▶ Job: Find each line containing the string "json" and return it.

※

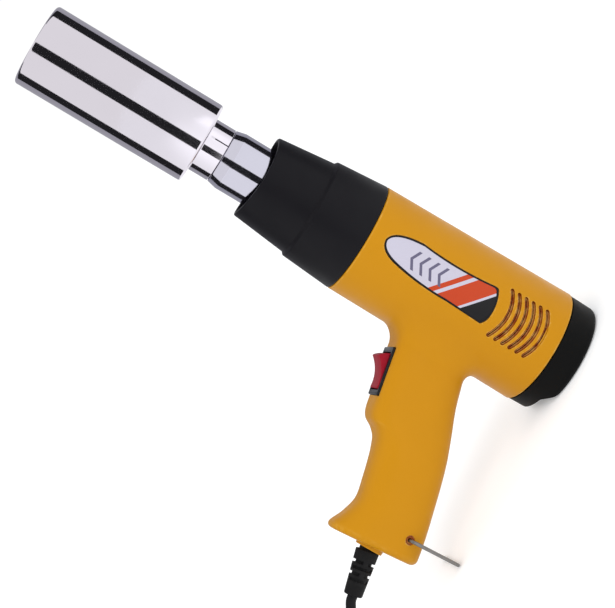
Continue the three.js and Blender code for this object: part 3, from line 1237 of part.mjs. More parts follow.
function motorScrew() {
  return revolved([
    [0, -4], [SCREW_SHANK, -4], [SCREW_SHANK, 0], [SCREW_HEAD - 0.3, 0], [SCREW_HEAD - 0.3, 0.8],
    [SCREW_HEAD - 1, 1.4], [0, 1.4],
  ], 8);
}

function rectifierBoard() {
  const top = endCapRearZ - FIT;
  const under = top - BOARD_THICKNESS;
  const [length, width] = [BOARD_LENGTH / 2, BOARD_WIDTH / 2];
  const board = block(-length, length, -width, width, under, top);
  const diodes = Array.from({ length: 4 }, (_, i) => {
    const diode = new THREE.CylinderGeometry(DIODE_RADIUS, DIODE_RADIUS, DIODE_LENGTH, 8);
    diode.rotateZ(Math.PI / 2);
    diode.translate(-0.42 * length, DIODE_SPACING * (i - 1.5), under - 0.8 * DIODE_RADIUS);
    return closedSolid(diode);
  });
  const [from, to, half] = [0.25 * length, 0.75 * length, 0.55 * width];
  const capacitor = block(from, to, -half, half, under - 3.4, under + 0.2);
  return joined(board, ...diodes, capacitor);
}

// Heater: two crossed boards in a sleeve, with the wire wound round them

const micaFrontZ = neckZ - MICA_FRONT_SETBACK;
const micaRearZ = micaFrontZ - MICA_LENGTH;
const sleeveInner = TUBE_RADIUS - SHEET - FIT - MICA - 0.1;
const earHalf = sleeveInner - FIT;
const waistHalf = earHalf - ELEMENT_WIRE - 0.8;
const elementRadius = waistHalf + FIT + ELEMENT_WIRE / 2 + 0.1;
const micaBoardZ = micaRearZ + 12; // the boards are full width from here
const ear = 6;

function micaBoard(slotFromFront) {
  const tongue = 9;
  const slotZ = (micaBoardZ + micaFrontZ) / 2;
  const rear = slotFromFront ? micaRearZ : micaBoardZ;
  const rearHalf = slotFromFront ? tongue : earHalf;
  const side = [
    [rearHalf, rear], [rearHalf, micaBoardZ], [earHalf, micaBoardZ], [earHalf, micaBoardZ + ear],
    [waistHalf, micaBoardZ + ear + 1], [waistHalf, micaFrontZ - ear - 1], [earHalf, micaFrontZ - ear],
    [earHalf, micaFrontZ],
  ];
  const mirrored = side.map(([x, z]) => [-x, z]).reverse();
  const board = sideExtrusion(outline([...side, ...mirrored]), -MICA / 2, MICA / 2);
  const slot = MICA / 2 + FIT;
  const [z0, z1] = slotFromFront ? [slotZ - FIT, micaFrontZ + 1] : [rear - 1, slotZ + FIT];
  const slotted = cut(board, block(-slot, slot, -5, 5, z0, z1));
  return slotFromFront ? slotted : slotted.rotate([0, 0, 90]);
}

class ElementCurve extends THREE.Curve {
  getPoint(t, target = new THREE.Vector3()) {
    const angle = 2 * Math.PI * ELEMENT_TURNS * t;
    const [z0, z1] = [micaBoardZ + ear + 3, micaFrontZ - ear - 3];
    const z = THREE.MathUtils.lerp(z0, z1, t);
    return target.set(elementRadius * Math.cos(angle), elementRadius * Math.sin(angle), z);
  }
}

function thermalCutout() {
  return block(2.2, 8.2, MICA / 2 + FIT, MICA / 2 + FIT + 3.6, micaRearZ + 2, micaRearZ + 10);
}

// Leads inside the grip

function innerLead(points) {
  const curve = new THREE.CatmullRomCurve3(vectors(points), false, 'centripetal');
  return wireAlong(curve, INNER_LEAD_RADIUS, 5, 12);
}

const terminalEnd = (side) => new THREE.Vector3(
  (side * TERMINAL_SPACING) / 2, 0, -SWITCH_BODY_DEPTH - FIT - TERMINAL_LENGTH - 5 * FIT,
).applyMatrix4(switchPlace).toArray();

function cordInGrip() {
  const wallInside = -(FOOT_COLLAR_HEIGHT + WALL) / Math.cos(radians(RELIEF_TILT));
  const lean = RELIEF_FLANGE_RADIUS * Math.tan(radians(RELIEF_TILT));
  const start = alongRelief(wallInside - lean - FIT - RELIEF_FLANGE - FIT);
  const second = alongRelief(wallInside - lean - RELIEF_FLANGE - 5);
  const curve = new THREE.CatmullRomCurve3([
    start, second, ...vectors([0, 9, 17].map((x) => [CLAMP_X + x, 0, clampZ + Math.min(x / 15, 0.6)])),
  ], false, 'centripetal');
  return wireAlong(curve, leadRadius - 0.2, 8, 8);
}

// Assembly

const tool = new THREE.Group();

function addTo(group, name, shape, material) {
  const geometry = shape instanceof THREE.BufferGeometry ? shape : geometryOf(shape);
  const mesh = new THREE.Mesh(geometry, material);
  mesh.name = name;
  group.add(mesh);
  return mesh;
}

const [housingLeft, housingRight] = housingHalves();
addTo(tool, 'housing_left', housingLeft, yellowPlastic);
addTo(tool, 'housing_right', housingRight, yellowPlastic);
addTo(tool, 'badge_plate', badgePlate(), plateFilm);
addTo(tool, 'rear_cap', rearCap(), blackPlastic);
addTo(tool, 'nose_shroud', noseShroud(), blackPlastic);
addTo(tool, 'heater_tube', heaterTube(), polishedSteel);
addTo(tool, 'nozzle', nozzleBody(), polishedSteel);

const screwGeometry = panScrew(SCREW_SEAT + SCREW_REACH);
SCREW_PLACES.forEach(([x, z], i) => {
  const screw = addTo(tool, `housing_screw_${i + 1}`, screwGeometry, screwSteel);
  screw.position.set(x, SCREW_SEAT + FIT, z);
});

const switchUnit = new THREE.Group();
switchUnit.position.set(SWITCH_X, 0, SWITCH_Z);
switchUnit.rotation.y = -radians(SWITCH_TILT);
tool.add(switchUnit);
addTo(switchUnit, 'switch_frame', switchFrame(), blackPlastic);
const rocker = addTo(switchUnit, 'switch_rocker', switchRocker(), redPlastic);
rocker.position.z = -ROCKER_PIVOT_DEPTH;
rocker.rotation.y = -radians(ROCKER_TILT);
addTo(switchUnit, 'switch_terminal_in', switchTerminal(-1), brass);
addTo(switchUnit, 'switch_terminal_out', switchTerminal(1), brass);

const bail = addTo(tool, 'bail', bailWire(), wireSteel);
bail.position.set(BAIL_PIVOT_X, 0, BAIL_PIVOT_Z);
bail.rotation.y = -radians(BAIL_LEAN);

const relief = addTo(tool, 'strain_relief', strainRelief(), rubber);
relief.position.set(footX, 0, LEAD_Z);
relief.rotation.y = -Math.PI / 2 - radians(RELIEF_TILT);
addTo(tool, 'power_cord', freeLead(), rubber);
addTo(tool, 'cord_coil', coiledLead(), rubber);
addTo(tool, 'cord_tail', leadTail(), rubber);
addTo(tool, 'coil_tie', coilTie(), blackPlastic);

const plugUnit = new THREE.Group();
const plugFrom = tailPoint(1);
const plugHeading = tailPoint(1).sub(tailPoint(0.99));
const plugAngle = Math.atan2(plugHeading.y, plugHeading.x);
plugUnit.position.set(plugFrom.x + FIT * Math.cos(plugAngle), plugFrom.y + FIT * Math.sin(plugAngle), plugZ);
plugUnit.rotation.z = plugAngle;
tool.add(plugUnit);
addTo(plugUnit, 'plug_body', plugBody(), rubber);
addTo(plugUnit, 'plug_pin_live', plugPin(-1), brass);
addTo(plugUnit, 'plug_pin_neutral', plugPin(1), brass);

addTo(tool, 'motor_can', motorCan(), motorSteel);
addTo(tool, 'motor_end_cap', motorEndCap(), greyPlastic);
addTo(tool, 'motor_magnet_upper', motorMagnet(), greyPlastic);
const lowerMagnet = addTo(tool, 'motor_magnet_lower', motorMagnet(), greyPlastic);
lowerMagnet.rotation.z = Math.PI;
addTo(tool, 'armature', armatureBody(), motorSteel);
addTo(tool, 'fan_impeller', fanImpeller(), greyPlastic);
addTo(tool, 'fan_duct', fanDuct(), greyPlastic);
addTo(tool, 'flow_straightener', flowStraightener(), greyPlastic);
[-1, 1].forEach((side, i) => {
  const screw = addTo(tool, `motor_screw_${i + 1}`, motorScrew(), screwSteel);
  screw.position.set(side * motorScrewX, 0, ductRearZ + SPIDER + FIT);
});
addTo(tool, 'rectifier_board', rectifierBoard(), boardGreen);

addTo(tool, 'mica_board_flat', micaBoard(true), micaSheet);
addTo(tool, 'mica_board_upright', micaBoard(false), micaSheet);
addTo(tool, 'mica_sleeve', ring(sleeveInner, sleeveInner + MICA, micaBoardZ, micaFrontZ), micaSheet);
const element = wireAlong(new ElementCurve(), ELEMENT_WIRE / 2, 5, 8 * ELEMENT_TURNS);
addTo(tool, 'heating_coil', element, elementWire);
addTo(tool, 'thermal_cutout', thermalCutout(), motorSteel);

addTo(tool, 'cord_in_grip', cordInGrip(), rubber);
addTo(tool, 'cord_clamp', cordClamp(), greyPlastic);
clampScrewZ.forEach((z, i) => {
  const screw = addTo(tool, `cord_clamp_screw_${i + 1}`, panScrew(CLAMP_SCREW_REACH), screwSteel);
  screw.position.set(CLAMP_X, postTopY + 2 * FIT + CLAMP_THICKNESS, z);
});

// The leads run from the cord's end to the switch, and from there past the housing's ribs and the motor
const cordEndX = CLAMP_X + 18.4;
const pastRibsX = -(grooveRibRadius + 2 * INNER_LEAD_RADIUS + FIT);
const besideMotorX = -(MOTOR_RADIUS + 2 * INNER_LEAD_RADIUS + 2);
const boardEdgeX = -(BOARD_LENGTH / 2 + INNER_LEAD_RADIUS + 0.5);
addTo(tool, 'lead_live', innerLead([
  [cordEndX, 1.4, clampZ + 1], [cordEndX + 11.6, 4, clampZ + 9], [SWITCH_X - 26, 4, clampZ + 13.5],
  terminalEnd(-1),
]), leadInsulation);
addTo(tool, 'lead_neutral', innerLead([
  [cordEndX, -1.6, clampZ - 0.6], [cordEndX + 12.6, -6, clampZ - 5], [SWITCH_X - 16, -8, clampZ - 1.5],
  [SWITCH_X + 6, -8, clampZ + 4.5], [pastRibsX - 1.5, -8, MOTOR_REAR_Z + 35],
  [besideMotorX - 9, -12, MOTOR_REAR_Z + 29], [besideMotorX - 1.5, -15, MOTOR_REAR_Z + 16],
  [besideMotorX, -14, MOTOR_REAR_Z + 4], [boardEdgeX - 6, -8, MOTOR_REAR_Z - 5.5],
  [boardEdgeX, -4, endCapRearZ - FIT - BOARD_THICKNESS - 1],
]), leadInsulation);
addTo(tool, 'lead_to_heater', innerLead([
  terminalEnd(1), [SWITCH_X + 15, 1, SWITCH_Z - 27], [pastRibsX - 0.5, 4, ductCollarZ],
  [pastRibsX, 6, ductCollarZ + DUCT_COLLAR + GROOVE_RIB + 6], [-ductInnerRadius, 4, ductFrontZ + 6],
  [-TUBE_RADIUS - 1, 1, flangeZ - 6], [-6, 1.8, micaRearZ - FIT],
]), leadInsulation);

export default tool;
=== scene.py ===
"""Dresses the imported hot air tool: fine shapes, finishes, floor, light and camera.

Drawing sizes are in millimetres and become metres where a mesh is made. The frame is the model's own:
+Z along the barrel to the nozzle, -X down the grip, and the side with the plate faces -Y.
"""

import json
import logging
import math
from collections.abc import Callable, Iterator, Sequence
from contextlib import contextmanager
from dataclasses import dataclass, field
from enum import Enum

import bmesh
import bpy
import numpy as np
from mathutils import Matrix, Vector

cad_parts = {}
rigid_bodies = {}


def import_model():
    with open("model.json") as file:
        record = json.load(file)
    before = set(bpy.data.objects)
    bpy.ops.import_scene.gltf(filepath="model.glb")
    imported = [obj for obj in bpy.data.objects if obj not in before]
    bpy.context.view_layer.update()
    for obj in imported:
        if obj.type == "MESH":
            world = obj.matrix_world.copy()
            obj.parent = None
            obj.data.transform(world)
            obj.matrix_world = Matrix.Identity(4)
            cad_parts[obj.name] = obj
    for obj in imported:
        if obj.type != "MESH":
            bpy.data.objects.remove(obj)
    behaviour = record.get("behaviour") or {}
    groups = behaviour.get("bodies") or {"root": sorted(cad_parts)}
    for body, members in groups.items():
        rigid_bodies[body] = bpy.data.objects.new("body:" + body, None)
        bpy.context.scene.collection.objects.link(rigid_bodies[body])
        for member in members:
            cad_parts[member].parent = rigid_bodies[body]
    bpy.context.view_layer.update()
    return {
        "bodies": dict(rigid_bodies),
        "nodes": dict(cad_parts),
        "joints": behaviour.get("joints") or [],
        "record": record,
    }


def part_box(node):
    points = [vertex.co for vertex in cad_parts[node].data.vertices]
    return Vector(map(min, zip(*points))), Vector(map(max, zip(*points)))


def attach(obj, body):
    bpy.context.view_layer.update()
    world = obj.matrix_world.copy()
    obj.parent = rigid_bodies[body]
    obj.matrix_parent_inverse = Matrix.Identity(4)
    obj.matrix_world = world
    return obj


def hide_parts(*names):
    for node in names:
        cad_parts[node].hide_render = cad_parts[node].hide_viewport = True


MM = 0.001
FIT = 0.3
FAR = 60.0
EDGE_LAYER = "proud_edge"
LOG = logging.getLogger("hot_air_tool")

Piece = bpy.types.Object
Socket = bpy.types.NodeSocket
Pair = tuple[float, float]
Triple = tuple[float, float, float]
Shape = Callable[[np.ndarray], np.ndarray]

BAIL_PIVOT: Pair = (-146.4, 35.8)
GRIP_HALF_WIDTH = 18.0


class Join(Enum):
    """How a second shape is combined with a piece."""

    ADD = "UNION"
    TAKE = "DIFFERENCE"
    COMMON = "INTERSECT"


class Axis(Enum):
    """Direction in which a drawn outline is made thick."""

    SIDE = "y"
    UP = "z"


# Bench work: short names for what is done to every piece


def take_up(*pieces: Piece) -> None:
    """Selects these pieces and nothing else; the first is the active one."""
    bpy.ops.object.select_all(action="DESELECT")
    for piece in pieces:
        piece.select_set(True)
    bpy.context.view_layer.objects.active = pieces[0]


@contextmanager
def editing(piece: Piece) -> Iterator[bmesh.types.BMesh]:
    """Opens a piece in edit mode.

    Args:
        piece: the piece to work on.

    Returns:
        The piece's mesh as it stands in edit mode.
    """
    take_up(piece)
    bpy.ops.object.mode_set(mode="EDIT")
    try:
        yield bmesh.from_edit_mesh(piece.data)
    finally:
        bpy.ops.object.mode_set(mode="OBJECT")


def closed_up() -> None:
    """Merges the doubles of the piece in edit mode and points its faces outwards."""
    bpy.ops.mesh.select_all(action="SELECT")
    bpy.ops.mesh.remove_doubles(threshold=2e-7)
    bpy.ops.mesh.normals_make_consistent(inside=False)


def face_from(name: str, corners: Sequence[Sequence[float]]) -> Piece:
    """Makes one face from a filled circle whose corners are moved to their places.

    Args:
        name: name of the new piece.
        corners: the face's corners in order, in millimetres.

    Returns:
        The new piece.
    """
    bpy.ops.object.select_all(action="DESELECT")
    bpy.ops.mesh.primitive_circle_add(vertices=len(corners), radius=MM, fill_type="NGON")
    piece = bpy.context.object
    piece.name = name
    for vertex, corner in zip(piece.data.vertices, corners):
        vertex.co = Vector(corner) * MM
    return piece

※

▶ Output for this exercise:
import json
    with open("model.json") as file:
        record = json.load(file)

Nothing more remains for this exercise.